Suddenly, Brent Council has gone from this kind of gradual distancing to handing out a sizeable capital grant.  Why?

Thursday, 20 April 2017

Community Libraries Come Back to the Brent Council Cabinet

Coming up at the next Brent Cabinet is a paper on Brent's policy on Community Libraries, which strikes me as being very similar to the one passed in the Libraries Transformation Project back in April 2011.  Given the obvious success of Brent Libraries that is probably unsurprising. 

The new document tells us that:



"The Council has reviewed its working relationship with the four independent community library groups in the borough in order to agree and implement partnership arrangements. These libraries are constitutionally and operationally independent of the Council and do not form part of its statutory provision of library services. They are run by local voluntary and community sector organisations who have a strong sense of independence and individual visions for their community libraries." (3.1)

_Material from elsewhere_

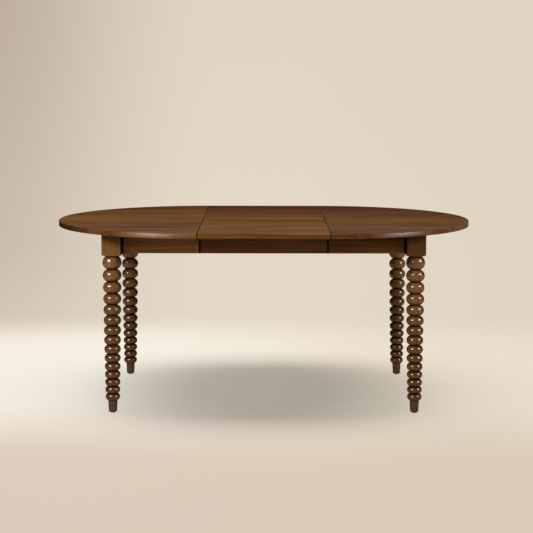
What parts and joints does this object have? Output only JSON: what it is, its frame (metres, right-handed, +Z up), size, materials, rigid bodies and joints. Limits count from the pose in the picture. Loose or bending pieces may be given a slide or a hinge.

In other words they are in no sense part of Brent Council, and the Council has no financial liability for them, and no committment to manage them in any way.  That is thoroughly sensible.

Two of the groups faced up to this long ago, with both the Cricklewood (FOCL) and the Kensal Rise (FKRL) organisations raising their own funding and making their own decisions without any reference to the Council.  FOCL have not released any figures on their funding but they have largely completed their building, which (unlike the old Cricklewood Library) is DDA compliant.  FKRL have reportedly raised £160k in capital, an impressive sum which has come almost entirely from sources other than the Council and therefore directly adds to the social capital of the Borough.  The altered Kensal Rise building should also be DDA compliant.  Again this will be an improvement on the old building. 

However there are still worries about the other two buildings.  It is no coincidence that the Council remains entangled as the landlord in both cases.  In Barham, Paul Lorber appears to be trying to play the Council for either financial gain or as part of his political manoeuvrings prior to the 2018 elections.  In Preston, the existing group appears to be given an undue influence that does not sit easily with either the Council's financial obligations or the building's ACV status.  Such arrangements can lead to ugly rumours about the integrity of Council decision making even where there is no legally proven case against them. 

Wednesday, 19 April 2017

General Election 2017

Assuming that the General Election goes ahead, Brent is likely to see its three incumbent MPs stand again.  More interesting will be the position of the parties without incumbent MPs.  Will the former candidates restand?

Incidentally, those to whom this General Election comes as a surprise should try rereading Yvette Cooper's labourlist column in 2016.

Can Tokyngton Keep Moving?

Brent's Planning Committee is considering a formidable range of building projects near the Stadium next Wednesday.  This is on top of quite a range of projects that have already been approved.  If they all go ahead at once there will be an impressive amount of construction going on in northern Tokyngton, just as the area tries to cope with the effects of the extended use of the Stadium

I think residents are right to fear the consequences in terms of the impact on their lives, and I shall be very surprised if it does not become a major issue in the 2018 elections.

Tuesday, 18 April 2017

Assets of Community Value

I have been wary of assets of community value (ACV) as they appear to add a whole new layer of complexity to the fate of a particular property without really really having much in the way of benefits.  Local Government Lawyer goes through some of these here

The limitations of the approach are indicated by the inclusion of the Stonebridge Adventure Playground on Brent's ACV list despite its demolition.